** START OF DATA SEGMENT **

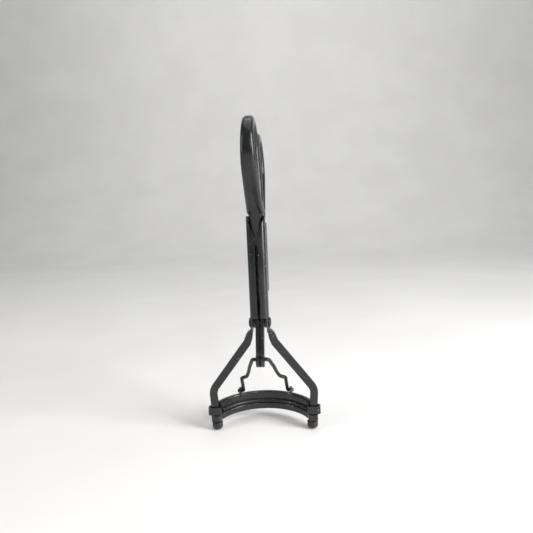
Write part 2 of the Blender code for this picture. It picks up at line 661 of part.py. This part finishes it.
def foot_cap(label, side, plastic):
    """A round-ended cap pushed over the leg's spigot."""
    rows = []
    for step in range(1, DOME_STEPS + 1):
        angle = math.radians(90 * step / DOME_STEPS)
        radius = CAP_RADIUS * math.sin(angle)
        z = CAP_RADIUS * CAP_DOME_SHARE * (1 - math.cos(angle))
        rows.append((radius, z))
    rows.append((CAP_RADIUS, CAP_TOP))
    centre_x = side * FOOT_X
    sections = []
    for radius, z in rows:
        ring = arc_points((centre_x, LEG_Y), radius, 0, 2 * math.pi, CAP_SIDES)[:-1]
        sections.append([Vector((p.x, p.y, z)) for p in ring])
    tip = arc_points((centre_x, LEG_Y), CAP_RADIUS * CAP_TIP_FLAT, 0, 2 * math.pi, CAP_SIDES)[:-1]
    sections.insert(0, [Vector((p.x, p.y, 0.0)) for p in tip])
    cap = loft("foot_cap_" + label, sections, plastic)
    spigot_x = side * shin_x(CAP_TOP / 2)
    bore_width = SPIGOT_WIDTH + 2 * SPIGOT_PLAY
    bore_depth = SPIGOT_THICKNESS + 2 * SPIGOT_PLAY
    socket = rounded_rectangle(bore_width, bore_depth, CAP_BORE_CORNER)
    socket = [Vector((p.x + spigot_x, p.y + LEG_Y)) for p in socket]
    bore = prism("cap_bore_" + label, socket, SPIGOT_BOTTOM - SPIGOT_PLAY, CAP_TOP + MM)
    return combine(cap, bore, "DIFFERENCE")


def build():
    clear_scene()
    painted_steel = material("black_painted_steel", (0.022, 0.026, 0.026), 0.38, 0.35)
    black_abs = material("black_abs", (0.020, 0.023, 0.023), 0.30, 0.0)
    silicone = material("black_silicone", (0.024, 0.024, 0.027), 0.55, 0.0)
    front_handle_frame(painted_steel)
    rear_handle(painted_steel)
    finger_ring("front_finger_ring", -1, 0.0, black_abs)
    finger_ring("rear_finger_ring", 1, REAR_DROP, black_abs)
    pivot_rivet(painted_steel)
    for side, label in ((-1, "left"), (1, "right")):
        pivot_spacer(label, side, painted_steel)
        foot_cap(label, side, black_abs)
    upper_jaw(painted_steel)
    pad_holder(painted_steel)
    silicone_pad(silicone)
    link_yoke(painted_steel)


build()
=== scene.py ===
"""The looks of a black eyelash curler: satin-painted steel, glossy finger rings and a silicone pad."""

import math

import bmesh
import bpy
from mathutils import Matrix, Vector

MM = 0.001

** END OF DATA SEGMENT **

* [WHAT THIS TASK INVOLVES]: Print the lines from the line containing "rear_handle(painted_steel)" to the line containing "import math", both ends included, exactly and with nothing added.

* [EXERCISE OUTPUT]:
    rear_handle(painted_steel)
    finger_ring("front_finger_ring", -1, 0.0, black_abs)
    finger_ring("rear_finger_ring", 1, REAR_DROP, black_abs)
    pivot_rivet(painted_steel)
    for side, label in ((-1, "left"), (1, "right")):
        pivot_spacer(label, side, painted_steel)
        foot_cap(label, side, black_abs)
    upper_jaw(painted_steel)
    pad_holder(painted_steel)
    silicone_pad(silicone)
    link_yoke(painted_steel)


build()
=== scene.py ===
"""The looks of a black eyelash curler: satin-painted steel, glossy finger rings and a silicone pad."""

import math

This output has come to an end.